A specialty is machinery complete, of original designs, for gypsum plaster
mills, which are successfully competing with Eastern manufactories.
Five mills have been put in at Fort Dodge; others at Syracuse, New York;
Fort Clinton, Ohio; Manitoba, and in California. The machinery for a
mill is massive, and embraces the mining, drying, crushing, grinding,
calcining, and mixing of gypsum rock for stucco work, a calcining pan
alone weighing one thousand, nine hundred pounds, and a good mill has
four pans. More than fifty
mechanics are employed, and from the first week in 1864, every employe,
on Saturday night, has received his week's wages.
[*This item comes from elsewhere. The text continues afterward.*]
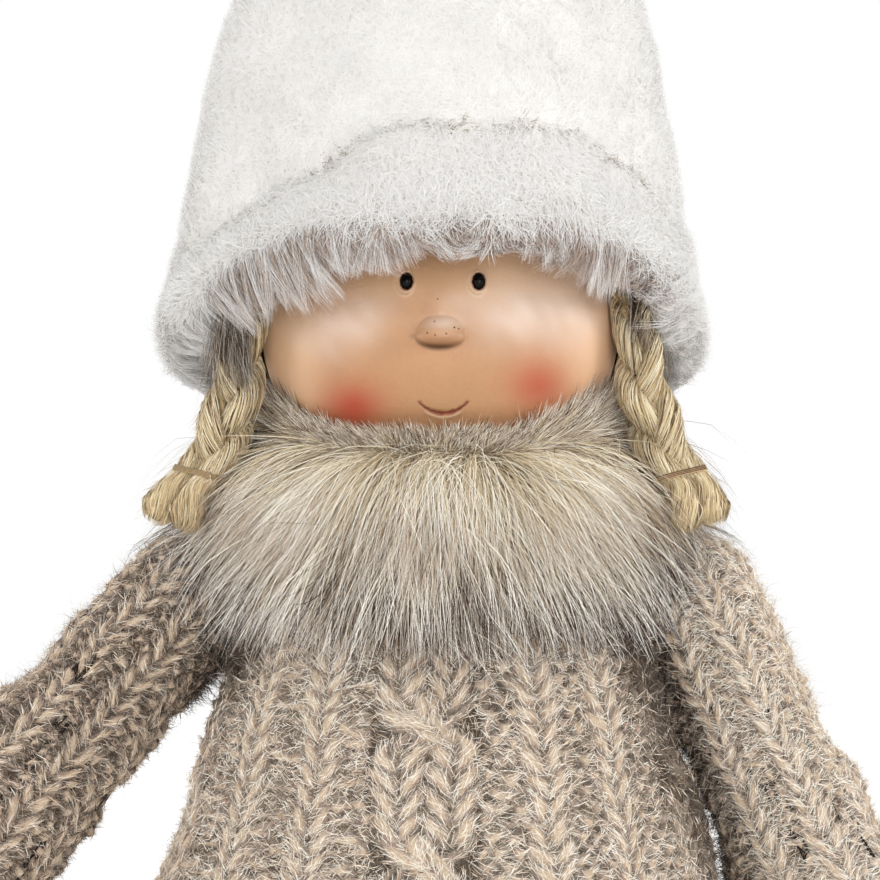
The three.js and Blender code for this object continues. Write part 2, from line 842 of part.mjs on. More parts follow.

If the cash box was
short, as it sometimes was, "Nick" hustled out and borrowed
enough to "pay off," rather than break his inexorable rule,
believing that a well-paid and satisfied employe is the best helper.
Beginning with
nothing but brain, brawn and determination, by industry, intelligently
directed, sterling integrity, and square-dealing, he has won success,
and added to the mechanical industries of the city until the output
of his works is now more than two hundred thousand dollars per year.
Politically, he
is a Republican. He cast his first ballot for the election of "Old
Abe" to his second term, but he has not time nor inclination to
indulge in politics. Socially, he is
of genial disposition, companionable, esteemed by everybody, and carries
a big, warm heart, pulsating with kindness and charity. He is not a
member of any secret organization, preferring to keep aloof from all
"entangling alliances." Religiously, he
is a Catholic, and active in the church and educational work of that
denomination. He has good health,
is always on deck for business, yet his forty-nine years of strenuous
labor prompts him to let John E. do the hustling. December 16, 1906.